Step III : After we have chosen the five digit, we have to arrange these
Now, the five digits have a pair of 2 digits, so the ways to arrange them =\(\frac{5!}{2!2!}=30\)

Total = 84*3*30=7560

E

hi Bunuel Can you please validate this solution:

I am using SELECTION*PLACING
- - - - -

1st (number selected out of 9 number) that will be used only once and I got 5 empty position to place it : 9C1 * 5C1

2nd (number selected of 8 numbers) now will be used twice and I got 4 empty position to place first of two :: 8C1 * 4C1
Second of two will be the same number so no choice in selection and I got 3 empty position to place :: 1 * 3C1
( will divide by 2! as repeating twice )

3rd (number selected of 7 numbers) now will be used twice and I got 2 empty position to place first of two :7C1 * 2C1
Second of two will be the same number so no choice in selection and I got 1 empty position to place : 1 * 1
(will divide by 2! as repeating twice )

So final : (9C1 * 5C1 * 8C1 * 4C1 * 1 * 3C1 * 7C1 * 2C1 * 1 * 1)/ 2!2! = 7560

Asked: What is the number of five digit number that can be formed using the digits 1, 2, 3, 4, 5, 6, 7, 8, 9 in which one digit appears once and two digits appear twice (e.g 41174 is one such number but 75355 is not.) ?

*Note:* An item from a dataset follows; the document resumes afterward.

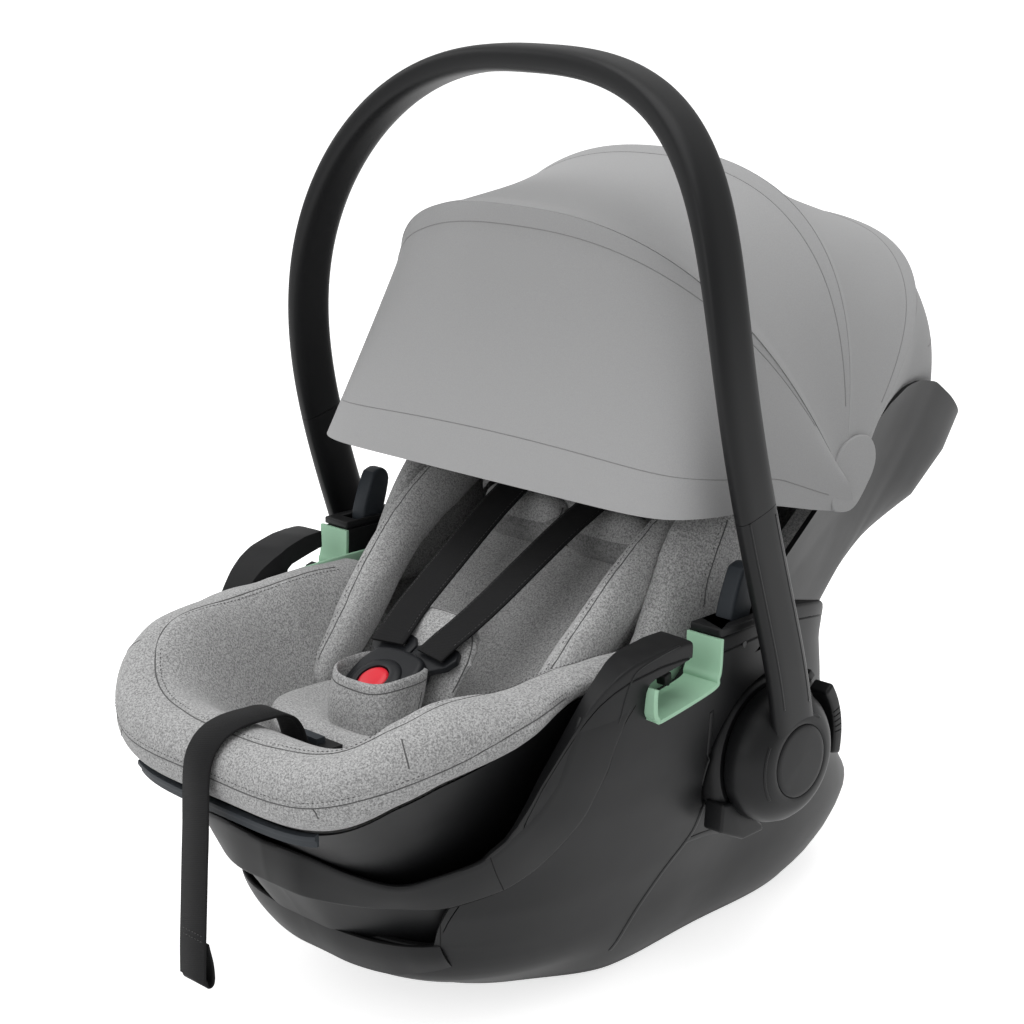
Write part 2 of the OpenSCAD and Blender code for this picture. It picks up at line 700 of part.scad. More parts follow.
// Foam-filled lining of the bucket
module seat_liner() {
    last = len(wall_depth) - 1;
    color(lining_grey) at_hub() ring_loft(concat(
        [for (k = [last:-1:0]) liner_ring(k)],
        [for (k = [0:last]) bowl_ring(k, bucket_wall + gap)]));
}

rim_turn = [-2.5, -4, -6.5, -10, -14, -19, -25, -32, -39, -46, -53, -60, -67, -74, -82, -90];
rim_sides = 14;
roll_lift = 1.5;
roll_square = 0.8;
function roll_tall(y) = mix(9.5, 25, blend_step((-y - 150) / 130));
function roll_wide(y) = mix(22, 36, blend_step((-y - 120) / 130));
function roll_out(y) = mix(4, 14, blend_step((-y - 160) / 50));
function rim_outward(u) = let (
    a = rim_point(u - 0.5), b = rim_point(u + 0.5),
    t = unit([b.x - a.x, b.y - a.y, 0])) cross(t, [0, 0, 1]);
function roll_ring(u) = let (
    r = rim_point(u),
    out = u <= -89.9 ? [0, -1, 0] : rim_outward(u),
    tall = roll_tall(r.y), wide = roll_wide(r.y),
    c = r + out * (roll_out(r.y) - wide) + [0, 0, tall + roll_lift])
    [for (k = [0:rim_sides - 1]) let (a = 360 * k / rim_sides)
        c + out * wide * signed_power(cos(a), roll_square)
            + [0, 0, tall * signed_power(sin(a), roll_square)]];

// Thick padded roll round the foot end and along both sides
module rim_cushion() {
    half = [for (u = rim_turn) roll_ring(u)];
    color(cloth_grey) at_hub()
        ring_loft(concat(half, [for (i = [len(half) - 2:-1:0]) mirrored(half[i])]));
}

// Rows of one wing: y, middle x, half width, low z, high z
wing_rows = [[-84, 138, 12, 92, 104], [-78, 137, 17, 91.5, 122], [-66, 136, 19, 93, 146],
    [-46, 136, 19, 96, 162], [-20, 136, 18, 98.5, 170], [10, 136, 17, 106, 173], [38, 136, 15, 132, 174]];
function oval_ring(centre, across, tall, wide_by, tall_by, power, sides) =
    [for (k = [0:sides - 1]) let (a = 360 * k / sides)
        centre + across * wide_by * signed_power(cos(a), power)
            + tall * tall_by * signed_power(sin(a), power)];

// Padded wing beside the shoulders
module wing_pad_right() {
    color(cloth_grey) at_hub() ring_loft([for (r = wing_rows)
        oval_ring([r[1], r[0], (r[3] + r[4]) / 2], [1, 0, 0], [0, 0, 1], r[2], (r[4] - r[3]) / 2, 0.7, 16)]);
}
module wing_pad_left() { left() wing_pad_right(); }

// A pillow along rows of y, z of the middle, half width and half thickness
module pad_along(rows) {
    ring_loft([for (i = [0:len(rows) - 1]) let (
        r = rows[i],
        a = rows[max(i - 1, 0)], b = rows[min(i + 1, len(rows) - 1)],
        along = unit([0, b[0] - a[0], b[1] - a[1]]),
        up = cross([1, 0, 0], along))
        oval_ring([0, r[0], r[1]], [1, 0, 0], up, r[2], r[3], 0.6, 16)]);
}

// Seat part of the insert
module insert_seat() {
    color(pad_grey) at_hub() pad_along([[-232, 10, 44, 4], [-226, 8, 66, 10], [-206, 2, 80, 16],
        [-176, -4, 86, 17], [-146, -6, 88, 17], [-122, -4, 86, 15]]);
}
// Back part of the insert
module insert_back() {
    color(pad_grey) at_hub() pad_along([[-116, 8, 80, 12], [-92, 24, 86, 16], [-62, 50, 88, 17],
        [-40, 72, 86, 15], [-30, 82, 80, 10]]);
}

bolster_route = [[88, -152, 26], [94, -126, 52], [99, -92, 88], [101, -56, 120], [100, -16, 142],
    [97, 24, 158]];
bolster_sizes = [9, 12, 13, 13, 12, 9];
// Side bolster of the insert
module insert_bolster_right() {
    last = len(bolster_route) - 1;
    color(pad_grey) at_hub() ring_loft([for (i = [0:last]) let (
        along = unit(bolster_route[min(i + 1, last)] - bolster_route[max(i - 1, 0)]),
        out = unit(cross(along, [0, -0.7, 0.7])),
        up = cross(out, along),
        s = bolster_sizes[i])
        oval_ring(bolster_route[i], out, up, s, s * 1.7, 0.8, 14)]);
}
module insert_bolster_left() { left() insert_bolster_right(); }

headrest_slope = 35;
headrest_foot = [-10, 106];
guide_place = [-18, 8, -26];
guide_size = [36, 130, 25.7];
back_place = [-74, 4, 0];
back_size = [148, 140, 4];
pad_lift = 4.3;
module on_back() {
    at_hub() translate([0, headrest_foot.x, headrest_foot.y]) rotate([headrest_slope, 0, 0]) children();
}
// Guide on the lining that the headrest slides along
module headrest_guide() {
    color(shell_black) on_back() translate(guide_place) cube(guide_size);
}
// Moulded back plate of the headrest
module headrest_shell() {
    color(shell_black) on_back() translate(back_place) cube(back_size);
}
headrest_rows = [[22, 56, 8], [30, 70, 12], [80, 76, 13], [130, 70, 12], [144, 52, 7]];
// Padded headrest
module headrest_pad() {
    color(pad_grey) on_back() ring_loft([for (r = headrest_rows)
        oval_ring([0, r[0], pad_lift + r[2]], [1, 0, 0], [0, 0, 1], r[1], r[2], 0.6, 16)]);
}
lobe_x = 40;
lobe_rows = [[-6, 20, 5], [-2, 30, 9], [10, 36, 12], [21, 34, 11]];
// Padded lobe under the strap at the foot of the headrest
module headrest_lobe_right() {
    color(pad_grey) on_back() ring_loft([for (r = lobe_rows)
        oval_ring([lobe_x, r[0], pad_lift + r[2]], [1, 0, 0], [0, 0, 1], r[1], r[2], 0.7, 14)]);
}
module headrest_lobe_left() { left() headrest_lobe_right(); }

// ---- harness ----

buckle_place = [0, -186, 50];
buckle_slope = 28;
buckle_thick = 17;
button_place = -6;
button_floor = -2;
tongue_thick = 6;
module on_buckle() {
    at_hub() translate(buckle_place) rotate([buckle_slope, 0, 0]) children();
}
buckle_outline = [[-15, -30], [15, -30], [24, -18], [27, 4], [27, 20], [20, 27], [-20, 27],
    [-27, 20], [-27, 4], [-24, -18]];
module on_buckle_plate(outline, low, high) {
    on_buckle() translate([0, 0, low]) linear_extrude(high - low) polygon(outline);
}

// Harness buckle
module buckle_body() {
    color(shell_black) difference() {
        on_buckle_plate(buckle_outline, -buckle_thick / 2, buckle_thick / 2);
        on_buckle() translate([0, button_place, button_floor])
            cylinder(h = buckle_thick, r = button_radius + gap);
        on_buckle() for (x = [-23, 1.5])
            translate([x, 6, -tongue_thick / 2 - 0.2]) cube([21.5, 40, tongue_thick + 0.4]);
    }
}
// Red release button of the buckle
module buckle_button() {
    height = buckle_thick / 2 - button_travel + 1.9;
    color(button_red) on_buckle() translate([0, button_place, button_floor + button_travel + 0.2]) union() {
        cylinder(h = height, r = button_radius);
        cylinder(h = height + 1, r = button_radius - 1);
    }
}
tongue_outline = [[2, 7], [22.5, 7], [22.5, 30], [30, 38], [46, 47], [42, 60], [12, 50], [2, 34]];
tongue_slot = [[17, 41], [39, 49.5], [38, 53], [16, 44.5]];
// Plastic tongue that clicks into the buckle
module tongue_right() {
    color(shell_black) difference() {
        on_buckle_plate(tongue_outline, -tongue_thick / 2, tongue_thick / 2);
        on_buckle_plate(tongue_slot, -tongue_thick, tongue_thick);
    }
}
module tongue_left() { left() tongue_right(); }

// Section of a band: shares of its half width and half thickness
band_section = [[1, 0.4], [0.96, 1], [-0.96, 1], [-1, 0.4], [-1, -0.4], [-0.96, -1], [0.96, -1], [1, -0.4]];
// A flat band along points, as wide as the webbing in the given direction
module band(route, width, thick, across = [1, 0, 0]) {
    last = len(route) - 1;
    ring_loft([for (i = [0:last]) let (
        along = unit(route[min(i + 1, last)] - route[max(i - 1, 0)]),
        side = unit(across - along * (across * along)),
        up = cross(side, along),
        w = side * width / 2, h = up * thick / 2)
        [for (q = band_section) route[i] + w * q.x + h * q.y]]);
}

shoulder_route = [[27, -135, 82], [30, -112, 97], [33, -80, 117], [36, -48, 136], [38, -23, 149],
    [39, 0, 160], [40, 14, 166]];
// Shoulder strap from the headrest to the tongue
module shoulder_strap_right() {
    color(webbing_black) at_hub() band(shoulder_route, webbing_width, webbing_thick, [1, -0.1, 0]);
}
module shoulder_strap_left() { left() shoulder_strap_right(); }

lap_route = [[34, -139, 73], [46, -138, 58], [58, -134, 40], [67, -130, 24], [70, -128, 16]];
// Lap strap from the tongue into the seat
module lap_strap_right() {
    color(webbing_black) at_hub() band(lap_route, webbing_width - 8, webbing_thick, [0.1, 1, 0.4]);
}
module lap_strap_left() { left() lap_strap_right(); }

crotch_route = [[0, -204, 14.5], [0, -209, 22], [0, -212, 30], [0, -211, 37]];
// Webbing that holds the buckle
module crotch_strap() {
    color(webbing_black) at_hub() band(crotch_route, webbing_width - 4, webbing_thick);
}

pocket_wall = 4;
pocket_floor = 15;
pocket_rows = [[12, -194, 27, 19], [24, -195, 30, 24], [40, -195, 32, 27]];
// Fabric pocket round the foot of the buckle
module crotch_pad() {
    ring = function (r, z, wall) oval_ring([0, r[1], z], [1, 0, 0], [0, 1, 0],
        r[2] + wall, r[3] + wall, 0.7, 18);
    outer = [for (r = pocket_rows) ring(r, r[0], pocket_wall)];
    inner = [for (i = [len(pocket_rows) - 1:-1:0])
        ring(pocket_rows[i], max(pocket_rows[i][0], pocket_floor), 0)];
    color(cloth_grey) at_hub() ring_loft(concat(outer, inner));
}

housing_place = [-22, -265, -12];
housing_size = [44, 22, 40];
strap_mouth_place = [-webbing_width / 2 - 1, -275, 22];
strap_mouth_size = [webbing_width + 2, 20, 4];
button_well_place = [-11, -256, 12];
button_well_size = [22, 8, 30];
adjuster_button_z = 18;
adjuster_button_height = 14;
// Housing of the strap adjuster under the front of the cover
module adjuster_housing() {
    color(shell_black) at_hub() difference() {
        translate(housing_place) cube(housing_size);
        translate(strap_mouth_place) cube(strap_mouth_size);
        translate(button_well_place) cube(button_well_size);
    }
}
// Button that frees the adjuster strap
module adjuster_button() {
    color(tab_grey) at_hub()
        translate([button_well_place.x + gap, button_well_place.y + gap, adjuster_button_z])
            cube([button_well_size.x - 2 * gap, button_well_size.y - 2 * gap, adjuster_button_height]);
}

adjuster_route = [[0, -261.5, 24], [0, -265, 33], [0, -268.5, 43.5], [0, -275, 52.5], [0, -285, 57],
    [0, -297, 58], [0, -308, 58.5], [0, -319, 58], [0, -329, 55.5], [0, -337, 50.5], [0, -343, 42.5],
    [0, -346, 32], [0, -347, 20], [-1, -347, 8], [-2, -347, -8], [-4, -347, -28], [-6, -347, -50],
    [-8, -347, -72], [-10, -347, -94], [-11, -347, -114]];
// Loose end of the harness adjuster, hanging over the front rim
module adjuster_strap() {
    color(webbing_black) at_hub() band(adjuster_route, adjuster_width, webbing_thick);
}

// ---- drawing ----

base_shell();
base_plate();
lock_bar_front();
lock_bar_rear();
seat_bucket();
grip_trim();
belt_hook_right();
belt_hook_left();
tower_cap_right();
tower_cap_left();
lever_right();
lever_left();
lever_pins();
hub_base_right();
hub_base_left();
axle_right();
axle_left();
handle_grip();
handle_leg_right();
handle_leg_left();
hub_cap_right();
hub_cap_left();
release_button_right();
release_button_left();
canopy_bracket_right();
canopy_bracket_left();
canopy_pins();
bow_mid();
bow_front();
canopy_tail();
canopy_panel_rear();
canopy_panel_front();
canopy_visor();
seat_liner();
rim_cushion();
wing_pad_right();
wing_pad_left();
insert_seat();
insert_back();
insert_bolster_right();
insert_bolster_left();
headrest_guide();
headrest_shell();
headrest_pad();
headrest_lobe_right();
headrest_lobe_left();
crotch_pad();
crotch_strap();
buckle_body();
buckle_button();
tongue_right();
tongue_left();
shoulder_strap_right();
shoulder_strap_left();
lap_strap_right();
lap_strap_left();
adjuster_housing();
adjuster_button();
adjuster_strap();
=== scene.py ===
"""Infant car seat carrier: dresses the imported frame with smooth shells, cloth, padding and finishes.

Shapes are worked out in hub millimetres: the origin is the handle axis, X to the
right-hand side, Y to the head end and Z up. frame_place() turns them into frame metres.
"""

import json
import logging
import math
from dataclasses import dataclass, field
from enum import Enum
from typing import Callable, Sequence

import bmesh
import bpy
import numpy as np
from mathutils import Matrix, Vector
from mathutils.bvhtree import BVHTree

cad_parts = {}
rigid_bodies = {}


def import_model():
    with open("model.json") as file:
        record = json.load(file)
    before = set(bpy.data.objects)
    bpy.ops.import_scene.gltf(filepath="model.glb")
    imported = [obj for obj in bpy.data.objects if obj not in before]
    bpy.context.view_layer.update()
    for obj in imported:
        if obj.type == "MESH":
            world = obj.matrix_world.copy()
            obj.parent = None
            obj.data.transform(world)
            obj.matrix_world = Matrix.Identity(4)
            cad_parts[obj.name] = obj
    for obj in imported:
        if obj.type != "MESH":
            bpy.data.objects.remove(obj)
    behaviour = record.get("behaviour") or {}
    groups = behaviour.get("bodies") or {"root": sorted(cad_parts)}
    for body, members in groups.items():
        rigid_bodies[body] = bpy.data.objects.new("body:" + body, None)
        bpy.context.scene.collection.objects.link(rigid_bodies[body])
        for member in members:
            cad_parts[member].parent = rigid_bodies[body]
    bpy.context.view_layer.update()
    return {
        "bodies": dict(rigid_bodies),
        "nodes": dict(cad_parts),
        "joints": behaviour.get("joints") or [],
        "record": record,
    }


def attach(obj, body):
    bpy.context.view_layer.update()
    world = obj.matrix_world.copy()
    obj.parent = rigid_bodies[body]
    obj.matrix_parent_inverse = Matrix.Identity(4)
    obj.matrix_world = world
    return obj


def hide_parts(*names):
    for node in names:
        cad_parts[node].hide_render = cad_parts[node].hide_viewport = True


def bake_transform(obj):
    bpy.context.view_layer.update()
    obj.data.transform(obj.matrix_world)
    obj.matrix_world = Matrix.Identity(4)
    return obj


Array = np.ndarray
Object = bpy.types.Object
Material = bpy.types.Material
Table = Sequence[Sequence[float]]
Sockets = bpy.types.bpy_prop_collection
log = logging.getLogger("car_seat")

HUB_PLACE = (0.0, 0.5, 165.0)
ACROSS = np.array([1.0, 0, 0])
UP = np.array([0, 0, 1.0])
MM = 0.001
SIDE_NAMES = {1: "_right", -1: "_left"}


# ---- arithmetic on arrays ----


def lookup(value: Array | float, table: Table) -> Array:
    """Reads a table of (place, value) pairs with straight lines between them.

    Args:
        value: Places to read at.
        table: Pairs in rising order of place.

    Returns:
        The values there, held at the ends.
    """
    pairs = np.asarray(table, float)
    return np.interp(value, pairs[:, 0], pairs[:, 1])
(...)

Number of ways to select 3 distinct digits = 9C3 = 84
Number of ways to select 1 digit not repeated = 3C1 = 3
Number of ways to arrange 5 digits = 5!/2! 2! = 30

The number of five digit number that can be formed using the digits 1, 2, 3, 4, 5, 6, 7, 8, 9 in which one digit appears once and two digits appear twice = 84*3*30 = 84*90 = 7560

IMO E

In your alternate solution, could u please explain me the logic behind dividing the product of 9*8*7 by 2.Though i get that there are 2 numbers occurring twice,but i still don't get why it has to be divided by 2.

I believe we are dividing by 2 not because the numbers are occurring twice, but because two such pairs exist. It is easier to see this by restricting ourselves to digits 1,2 and 3 (instead of 1..9):
11_22_3
11_33_2
22_11_3
22_33_1
33_11_2
33_22_1
So, we have 11_22_3, but we will also have 22_11_3. Since we are planning to calculate permutations later, we will need to divide by 2 to avoid overcounting.